## Stated goal
Repeat the whole listing below, word for word.

## Collected material
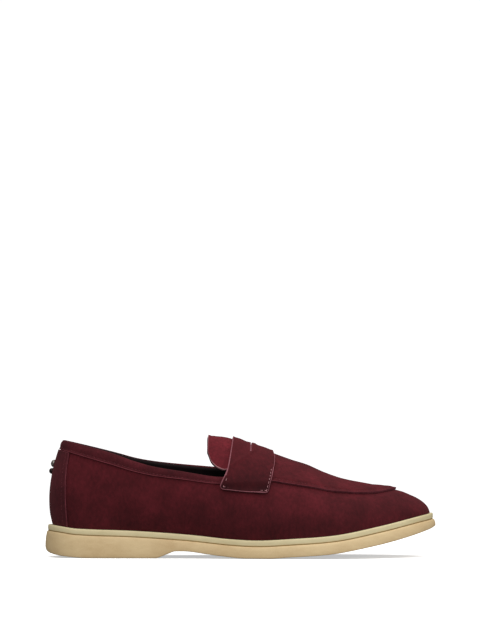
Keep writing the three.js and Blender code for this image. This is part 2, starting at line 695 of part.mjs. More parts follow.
function strapSheet(low, high, columnsAcross, columnsUp, margin) {
  const widthShares = Array.from({ length: columnsAcross + 1 }, (_, i) =>
    lerp(margin, 1 - margin, (1 - cos((PI * i) / columnsAcross)) / 2));
  const rows = widthShares.map((a) => {
    const near = min(a, 1 - a) / STRAP_CORNER;
    const lift = near < 1 ? STRAP_CORNER_RISE * (1 - sqrt(max(1 - (1 - near) ** 2, 0))) : 0;
    const foot = (outer) => {
      const x = lerp(strapRear(0.05), strapFront(0.05), a);
      let level = 0.5;
      for (let i = 0; i < 3; i += 1)
        level = levelAt(placeAtX(x, level, outer), constant(strapEnd(a) + lift + margin * 20));
      return level;
    };
    const side = (outer) => {
      const bottom = foot(outer);
      return Array.from({ length: columnsUp + 1 }, (_, k) => {
        const q = 1 - pow(k / columnsUp, 1.5);
        const level = lerp(bottom, 1, q);
        const place = placeAtX(lerp(strapRear(q), strapFront(q), a), level, outer);
        const seat = strapSeat(place, level);
        return [off(place, level, seat + high), off(place, level, seat + low)];
      });
    };
    return [...side(true).reverse(), ...side(false).slice(1)];
  });
  return sheet(rows);
}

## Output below
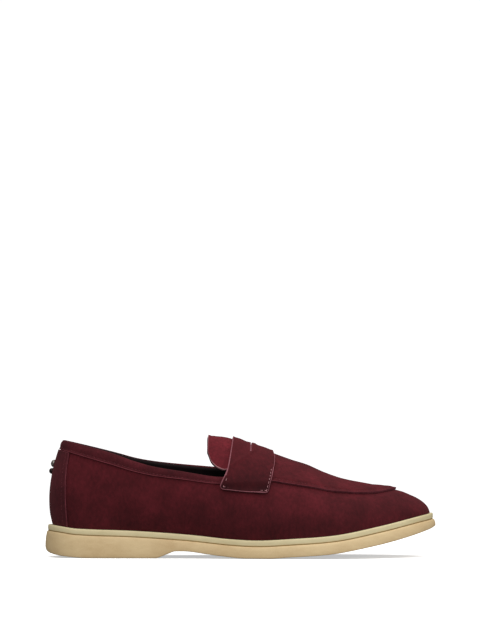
Keep writing the three.js and Blender code for this image. This is part 2, starting at line 695 of part.mjs. More parts follow.
function strapSheet(low, high, columnsAcross, columnsUp, margin) {
  const widthShares = Array.from({ length: columnsAcross + 1 }, (_, i) =>
    lerp(margin, 1 - margin, (1 - cos((PI * i) / columnsAcross)) / 2));
  const rows = widthShares.map((a) => {
    const near = min(a, 1 - a) / STRAP_CORNER;
    const lift = near < 1 ? STRAP_CORNER_RISE * (1 - sqrt(max(1 - (1 - near) ** 2, 0))) : 0;
    const foot = (outer) => {
      const x = lerp(strapRear(0.05), strapFront(0.05), a);
      let level = 0.5;
      for (let i = 0; i < 3; i += 1)
        level = levelAt(placeAtX(x, level, outer), constant(strapEnd(a) + lift + margin * 20));
      return level;
    };
    const side = (outer) => {
      const bottom = foot(outer);
      return Array.from({ length: columnsUp + 1 }, (_, k) => {
        const q = 1 - pow(k / columnsUp, 1.5);
        const level = lerp(bottom, 1, q);
        const place = placeAtX(lerp(strapRear(q), strapFront(q), a), level, outer);
        const seat = strapSeat(place, level);
        return [off(place, level, seat + high), off(place, level, seat + low)];
      });
    };
    return [...side(true).reverse(), ...side(false).slice(1)];
  });
  return sheet(rows);
}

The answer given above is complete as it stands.